There’s an audio interview with the director of the original Silent Night Deadly Night, Charles E. Sellier, Jr. It’s quite long and runs around thirty five minutes. It’s really informative if you are looking for more depth about the movie, most of which is covered in the liner notes inside the DVD case, but this phone conversation adds upon that. After all these years Charles still regrets doing the movie, and I don’t see why, I doubt he puts the film on his resume and furthermore I certainly don’t believe anyone is going to question him about it. It’s directors like these who ruin genres, it’s these kinds of directors that I, as an aspiring director mind you, will never understand. Why agree to make a movie, granted, he didn’t write the screenplay, but he did shoot the film, but why agree to make a movie and then disown it once it’s released. Don’t tell me it’s because you got older and give me some run around, the truth is you made this film because you knew it was going to be controversial and you knew it’d make some serious money, but what you didn’t realize was that you’d be risking your career, and instead of fighting for this film that you directed, you turned your back on it. It’s funny because I know dozens upon dozens of people who have been to college and studied filmmaking, but yet they have never been able to make a film or get their first break, and perhaps that break will never come, but it’s their undying will to never give up that makes me proud, and to think when I see directors succeed only to throw it all away, it makes me angry, because the time you wasted could have been filled by someone who had an appreciation and understanding of the certain picture or genre it was being shot for.
"Santa’s Stocking of Outrage" is a collection of article clippings eradicating the movie for it’s tarnishing of Christmas and everything merry about it. Some of the readings are quite amusing, most of which come from idiotic people who fail to see the film as anything more than a taboo. Some of the critics offer up some extraordinarily harsh reviews, but are unable to make any rational sense with failed excuses and pitiful analogies, making them appear as dumb as the people who protested this film. The trailer for the second movie is the only theatrical trailer presented here. You get the best of both worlds as the second trailer mostly shows clips of the first movie and very little of what happens in the second, it’s fitting though seeing as the sequel is two thirds of the original movie. Lastly there’s the original screenplay for Silent Night, Deadly Night Part Two and a commentary track with Writer and Director Lee Harry, Writer Joseph H. Earle and actor James New Man. I’m a big fan of the C.H.U.D. DVD commentary because while the cast and crew aren’t keen on making the film seem intelligent, they are keen on making the viewer laugh right along with them as they poke fun of the movie. It’s so enjoyable to listen to people make remarks and hysterical comments about a film that they obviously know is bad, instead of trying to defend it in a whining sort of way. I’m the kind of guy who likes commentaries to be pure and real, notes don’t have to be prepared, and you don’t have to pour an onslaught of information into my lap, all you have to do is be yourself and show interest in the given film. So with that said, I thoroughly enjoyed the Silent Night, Deadly Night Part Two commentary.
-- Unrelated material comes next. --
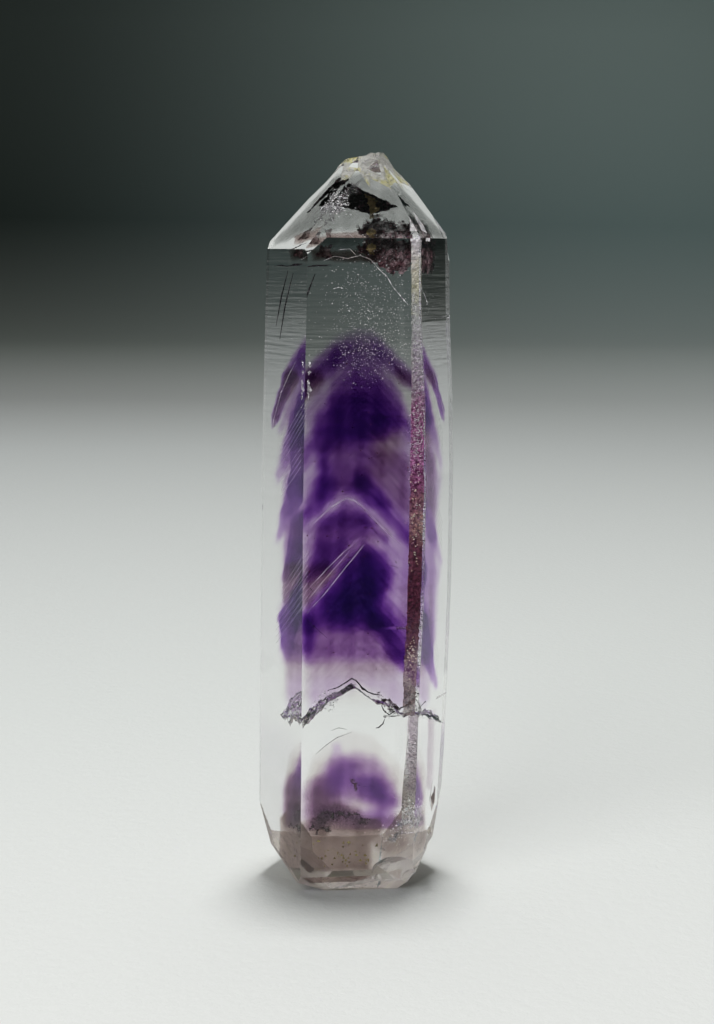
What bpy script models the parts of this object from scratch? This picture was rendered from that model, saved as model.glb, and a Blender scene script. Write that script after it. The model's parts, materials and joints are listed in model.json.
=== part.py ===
"""One amethyst crystal, a clear quartz prism that stands on its own flat, broken foot.

The body is a six-sided prism whose faces step in and out a little, as the crystal grew. Six
sloping faces and a small corner face close it at the top, where the point itself is broken
off. Sloping facets draw it in at the foot. The chips are shell-shaped scoops, as quartz breaks.

Lengths are written in millimetres and turned into metres by MM. The front of the crystal
faces -Y, it stands along +Z, and the origin is on the floor under its middle.
"""

import math
import random

import bmesh
import bpy
from mathutils import Matrix, Vector

MM = 0.001
PART_NAME = "amethyst_crystal"

# The prism: the way each face looks, as a compass angle in degrees from +X.
FACE_ANGLES = {
    "front": 270,
    "front_right": 330,
    "back_right": 30,
    "back": 90,
    "back_left": 150,
    "front_left": 210,
}

# How far each prism face lies from the axis at some heights, as (height, distance).
# Between two heights the face runs straight.
FACE_PROFILES = {
    "front": ((0.0, 6.19), (64.0, 6.19)),
    "front_right": (
        (0.0, 7.40), (10.0, 7.65), (21.0, 7.83), (29.0, 8.07), (40.0, 8.07), (47.0, 7.82),
        (54.5, 7.44), (64.0, 7.22),
    ),
    "back_right": (
        (0.0, 7.10), (8.0, 7.45), (13.0, 7.80), (21.0, 8.08), (39.0, 8.03), (47.0, 7.98),
        (53.0, 7.72), (64.0, 7.42),
    ),
    "back": ((0.0, 6.05), (20.0, 6.19), (45.0, 6.19), (68.0, 6.02)),
    "back_left": ((0.0, 8.10), (18.0, 8.10), (40.0, 7.92), (50.0, 7.66), (63.0, 7.36)),
    "front_left": ((0.0, 8.05), (38.0, 8.02), (51.0, 7.92), (63.0, 7.76)),
}

# Growth lines: low ledges that run across a prism face, each a little rise and fall.
# A face carries a share of them, and its deepest line is this deep, as (share, depth).
GROWTH_LINE_SEED = 11
GROWTH_LINE_COUNT = 58
GROWTH_LINE_HEIGHT = 0.14
GROWTH_ZONE = (2.4, 60.0)
GROWTH_LINES = {
    "front": (0.35, 0.0015),
    "front_right": (0.50, 0.002),
    "back_right": (0.85, 0.006),
    "back": (0.45, 0.0015),
    "back_left": (0.50, 0.002),
    "front_left": (0.45, 0.002),
}

# The blank that the facets are cut from reaches past both ends.
BLANK_BOTTOM = -1.5
BLANK_TOP = 74.0

# A rhombohedral face of quartz slopes at this angle from the level.
QUARTZ_SLOPE = 51.8

# Faces of the point, as (compass angle, slope, distance from the axis, height of that place).
POINT_FACETS = {
    "front": (270, QUARTZ_SLOPE, 6.19, 62.08),
    "front_left": (210, QUARTZ_SLOPE, 7.80, 61.00),
    "front_right": (330, QUARTZ_SLOPE, 6.95, 62.55),
    "back_right": (30, 66.0, 6.98, 63.30),
    "back": (90, QUARTZ_SLOPE, 6.08, 66.40),
    "back_left": (150, QUARTZ_SLOPE, 7.06, 62.15),
    "corner": (240, 60.0, 7.43, 61.70),
}

# Faces of the foot, which look down and outwards, written in the same way.
FOOT_FACETS = {
    "front": (270, 62.0, 6.19, 1.70),
    "left_steep": (176, 73.0, 9.32, 7.45),
    "left_low": (165, 38.0, 7.97, 3.95),
    "left_sole": (199, 21.0, 4.72, 0.00),
    "right_steep": (2, 77.0, 8.62, 8.30),
    "right_low": (8, 42.0, 7.70, 4.30),
    "back": (90, 52.0, 6.05, 3.00),
    "back_left": (140, 62.0, 7.60, 4.20),
    "back_right": (38, 60.0, 7.10, 4.60),
}

# The break across the tip, and the chipped zone below it.
# A row of scoops has a height, a count, and the width and depth of a scoop there.
TIP_AXIS = (1.0, 1.5)
TIP_BREAK_HEIGHT = 70.10
TIP_BREAK_TILT = (-0.02, -0.10)
TIP_ROWS = ((67.95, 11, 2.5, 0.20), (68.85, 9, 2.2, 0.24), (69.65, 7, 1.9, 0.26))
TIP_SEED = 5
TIP_TOP_SCOOPS = (
    ((-0.10, 0.75), 1.90, 0.30),
    ((1.15, 1.75), 1.70, 0.34),
    ((0.05, 2.30), 1.50, 0.26),
    ((1.75, 3.05), 1.30, 0.24),
)

# Chips: name, middle of the chip on the crystal, way out of it, width, height, depth.
CHIPS = (
    ("foot_chip", (3.10, -6.10, 2.55), (0.10, -1.00, -0.25), 4.4, 2.6, 0.45),
    ("foot_chip_side", (4.55, -6.00, 1.55), (0.55, -0.85, -0.35), 2.2, 1.5, 0.40),
    ("foot_nick", (1.75, -6.05, 1.45), (0.00, -1.00, -0.50), 0.7, 0.9, 0.28),
    ("leaf_chip", (7.62, -2.10, 8.00), (0.87, -0.48, 0.00), 2.2, 3.9, 0.20),
    ("leaf_chip_low", (7.20, -2.60, 4.60), (0.85, -0.50, -0.25), 1.5, 2.2, 0.24),
    ("right_edge_notch", (8.95, 0.00, 55.20), (1.00, 0.00, 0.10), 0.9, 1.9, 0.22),
    ("right_shoulder_chip", (8.46, 0.10, 61.60), (1.00, 0.00, 0.12), 1.3, 4.6, 0.34),
    ("left_shoulder_chip", (-8.74, -0.10, 60.90), (-1.00, 0.00, 0.10), 0.9, 2.4, 0.18),
    ("left_edge_chip", (-9.12, 0.00, 36.60), (-1.00, 0.05, 0.00), 0.7, 2.4, 0.12),
    ("back_shoulder_chip", (-3.40, 6.05, 64.60), (-0.45, 0.80, 0.40), 1.8, 1.3, 0.25),
    ("left_foot_chip", (-7.55, -1.40, 2.35), (-0.80, -0.35, -0.50), 1.2, 0.9, 0.16),
)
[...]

I feel after viewing a film I tend to come away with a better understanding and more often than not a new found respect. This review will most likely appear negative, but I’m the kind of guy who likes to do things straightforward. I won't promote a film I do not like just so a company can make a few extra dollars and keep putting out more movies. I won’t lie and tell you something is good and to go out and to buy it, if I don’t feel it’s worth your money, and so that leaves me with one question that needs to be answered. Is the Silent Night, Deadly Night Collection worth a purchase? Well it depends, if you’re looking for a smart horror film, then obviously you need to focus your attention elsewhere. If you haven’t seen the movie or it’s countless sequels, than perhaps this would be an okay blind buy. I don’t regret picking this DVD up, fifteen dollars is fairly cheap, and I finally got to see the movie, so I didn’t lose out too bad. In all honesty, I can’t recommend the movie, but with that said I can’t say it’s not worth a viewing either. It really all boils down to you as a viewer and your taste. All I ask is that you understand the movie you are buying before you place your money down onto the counter, and for my sake, let’s hope this review accomplished that.